Writer: Katherine Stevens
Directors: Lucy Hirst and Katherine Stevens
Reviewer: Margarita Shivarova
Flip the Bird presents a play that elegantly challenges the role of prejudice and societal norms that affect the relationships between women. It does so by exploring underlying causes of differentiation based on looks, behaviour and moral decision on one’s path in life.
The ease with which Lucy Hirst and Katherine Stevens portray the characters of Charlie and Bridget helps the audience relate to the story of a clash between two strong personalities. From the very first scene of drunk Charlie breaking into Bridget’s apartment in desperate need to use the toilet, we see the light-heartedness of an extrovert meet the almost neurotic defensiveness of an introvert. This is mostly displayed physically through a contrast between Bridget’s pacing around the flat while Charlie makes herself comfortable by making a toast and having a lie-down. The pair slowly gets to know each other through the numerous witty jokes fired off by Charlie with regards to Bridget’s weirdness. Although we see commonalities in terms of language used by the two, as the conversation evolves we understand they do not share the same value systems at all. It is a shame that apart from the brief mentioning of the women’s backgrounds we do not see much of how their mothers, for instance, have influenced their perception of what a woman is judged by in society.
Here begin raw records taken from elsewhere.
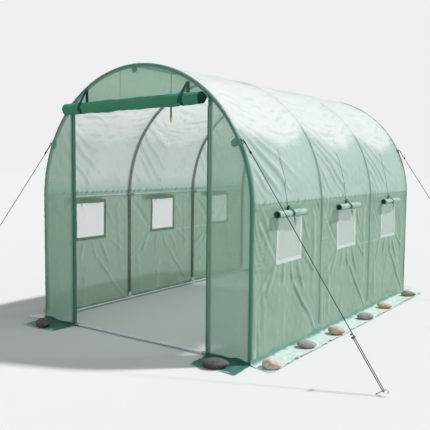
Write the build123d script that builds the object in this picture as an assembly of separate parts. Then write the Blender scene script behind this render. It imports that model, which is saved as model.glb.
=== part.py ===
from build123d import *
import os
from math import cos, pi, radians, sin

# Walk-in polytunnel greenhouse: four steel hoops on ground rails, a sewn cloth cover, guy ropes.
# Millimetres. X runs across the tunnel, Y along it with the door end at -Y, Z is up.
# The origin is on the ground in the middle of the tunnel.

# Driving dimensions of the tunnel
tunnel_width = 2000.0
tunnel_length = 3000.0
wall_height = 1000.0
bow_steps = 36
bay_count = 3
cloth = 2.0
seat = 0.3

# Steel tubes and the sockets that join them. Round bars are drawn with flat sides, measured across flats.
tube_sides = 8
rope_sides = 6
hoop_tube = 25.0
rail_tube = 19.0
hoop_socket = 29.0
rail_socket = 24.0
socket_fit = 0.15
fitting_reach = 50.0
foot_socket_height = 70.0
foot_floor = 3.0
foot_lift = 1.0
hoop_joint_steps = 12
hoop_joint_gap = 4.0
hoop_joint_depth = 1.2

# Door end and posts
door_clear_width = 1290.0
door_top = 1722.0
zip_tape_width = 26.0
tape = 1.2
door_roll_length = 1330.0
door_roll_radius = 42.5
door_roll_core = 15.0
door_roll_pitch = 3.0
roll_corners = 8
door_roll_height = 1712.0
door_tie_spacing = 965.0
door_tie_width = 26.0
door_tie_top = 1838.0
tie_web = 1.5
tie_pin = 3.0

# Windows, one in the middle of each bay on both sides
window_width = 325.0
window_bottom = 642.0
window_height = 300.0
window_border = 26.0
screen_sheet = 1.0
window_roll_length = 410.0
window_roll_shift = 50.0
window_roll_radius = 27.5
window_roll_core = 14.0
window_roll_pitch = 5.0
window_roll_height = 963.0
window_tie_width = 18.0
window_tie_rise = 44.0

# Sewn seams and the skirt that lies on the ground
seam_height = 1040.0
side_skirt = 180.0
end_skirt = 205.0
side_skirt_overrun = 50.0
end_skirt_overrun = 20.0

# Straps on the end hoops, rope rings, guy ropes and pegs
strap_angle = 26.5
strap_reach = 58.0
strap_width = 50.0
strap_back = 22.0
ring_radius = 12.0
ring_wire = 3.5
ring_stand = 16.0
tab_width = 16.0
tab_rise = 8.0
rope = 5.0
rope_top_turn = 6.5
rope_peg_turn = 10.0
turn_steps = 3
ring_slack = 1.0
peg_slack = 2.0
rope_top_tail = 90.0
rope_loop_share = 0.198
peg_out = 875.0
left_peg_splay = 345.0
peg_rod = 7.0
peg_grip_height = 30.0
peg_hook_turn = 11.0
peg_above_loop = 16.0
slider_size = (46.0, 16.0, 9.0)
knot_size = (20.0, 14.0, 10.0)

# Watering drop that hangs from the ridge
drop_from_front = 410.0
drop_clip_width = 16.0
drop_hose = 6.0
drop_pipe = 13.0
drop_pipe_top = 1765.0
nozzle_top = 1646.0
nozzle_tip = 1605.0
nozzle_body = 17.0
nozzle_mouth = 9.0

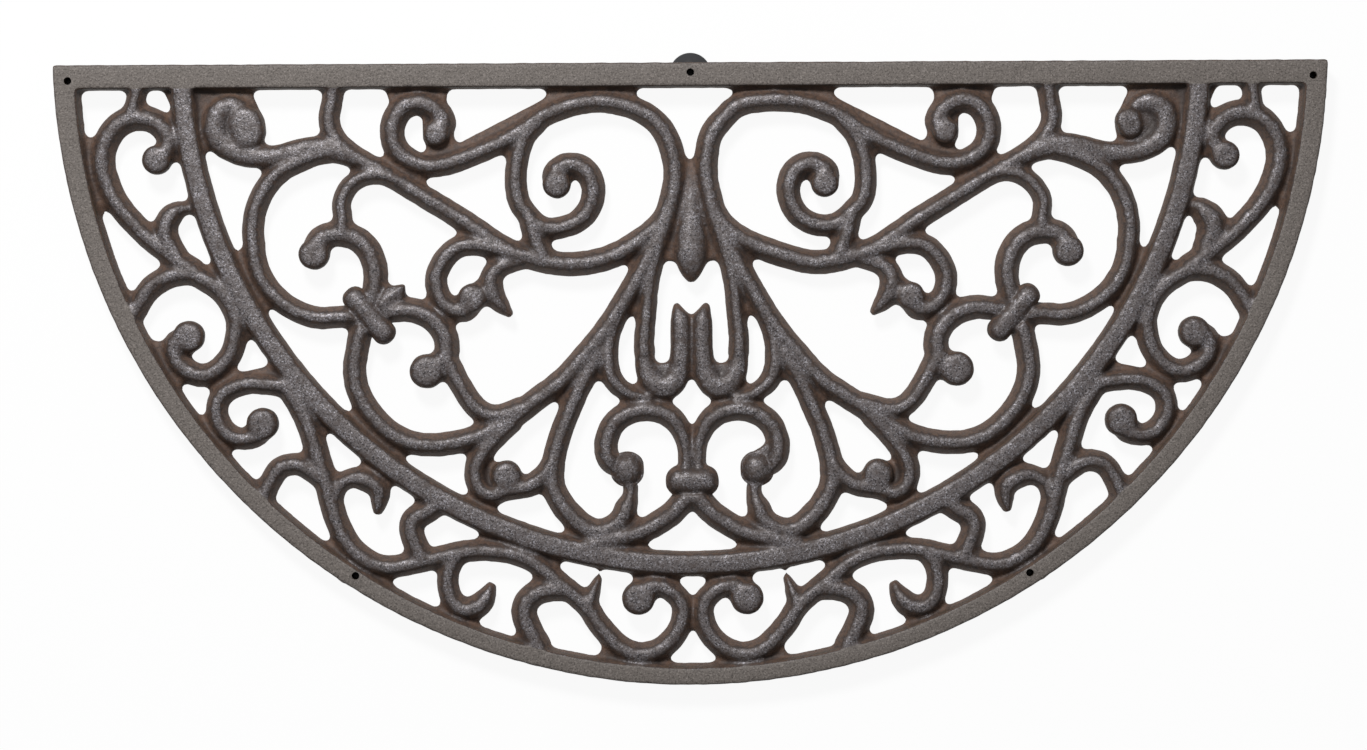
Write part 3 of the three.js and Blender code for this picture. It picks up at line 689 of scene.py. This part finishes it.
# the holes that the feet are pushed into
FEET = ("foot_back", "foot_back_left", "foot_back_right", "foot_front_left", "foot_front_right")
HOLE_RADIUS = 2.25 * MM
pins = []
for name in FEET:
    low_corner, high_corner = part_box(name)
    centre = (low_corner + high_corner) / 2
    bpy.ops.mesh.primitive_cylinder_add(
        vertices=32, radius=HOLE_RADIUS, depth=3 * THICKNESS, location=(centre.x, centre.y, CROWN))
    pins.append(bpy.context.object)
cut_away(mat, join(pins))

# nothing stands out past the solid that it replaces
for vertex in mat.data.vertices:
    for axis in range(3):
        vertex.co[axis] = min(max(vertex.co[axis], casting_low[axis]), casting_high[axis])

bpy.ops.object.select_all(action="DESELECT")
bpy.context.view_layer.objects.active = mat
mat.select_set(True)
bpy.ops.object.shade_smooth_by_angle(angle=math.radians(60))
mat.select_set(False)
bpy.data.objects.remove(bar_section)
bpy.data.objects.remove(full_section)
bpy.data.objects.remove(rib_section)

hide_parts("casting")
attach(mat, "root")


# Iron's finish: dark brown patina on flanks and webs with painted shade on the steep walls, a
# darker line at the shoulders, dull blue grey where the crowns are rubbed, with painted sheen and
# glints on them, painted shade in the creases, a matt taupe band and sand grain all over.

CREASE_ROUNDS = 6


def measure_creases(piece):
    """Stores on each vertex how hollow the skin is there: above 0 in a crease, below on an edge."""
    mesh = piece.data
    count = len(mesh.vertices)
    places = np.empty(3 * count)
    mesh.vertices.foreach_get("co", places)
    places = places.reshape(-1, 3)
    normals = np.array([vertex.normal for vertex in mesh.vertices])
    ends = np.empty(2 * len(mesh.edges), dtype=int)
    mesh.edges.foreach_get("vertices", ends)
    first, second = ends.reshape(-1, 2).T
    shares = np.bincount(ends, minlength=count)
    smooth = places
    for _ in range(CREASE_ROUNDS):
        total = np.zeros_like(smooth)
        np.add.at(total, first, smooth[second])
        np.add.at(total, second, smooth[first])
        smooth = total / shares[:, None]
    hollow = ((smooth - places) * normals).sum(axis=1) / MM
    mesh.attributes.new("crease", "FLOAT", "POINT").data.foreach_set("value", hollow)


measure_creases(mat)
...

The play strikes a balance on a few levels. For the first half of the play Charlie’s interest and drive to know more about Bridget’s life gives her predominance. Equally, after Charlie’s mission to take Bridget out of her depressing flat on a night out is achieved, we see growth in Bridget’s confidence to express her thoughts. Thoughts on how much undeservingly better perceived and treated are women gifted with fit bodies and beautiful looks. Yet, this is appraisal and judgement we cannot help but question whether it is influenced by a generational norm or fuelled by mindful delusion. Another well-thought feature is how one of the main themes of judging a book by its cover is slowly revealed towards the core and end of the play although appearance is the most obvious difference one can suggest from the very beginning of the play without even hearing the first few lines. This speaks of great alignment between story, characters and staging.
From a technical point of view, both actors cover the whole stage which helps to highlight the tension and on the other hand dynamic between the two when necessary. Separating the short monologues at times is well supported by blue shaded lighting and music. Although the quick delivery of these moments of individual reflection fits the contemporary poetry style, at times the audience can benefit from a slightly slower pace in order to absorb the content.
Apart from the great cast and setting, the script is the essence of the play. Vibrant and comical, it makes the audience laugh on the second line and keeps the trend going for the whole duration of the play. This coupled with truthful confessions and a realistic picture of individual and largely societal struggles makes the play an enjoyable and thought-provoking experience.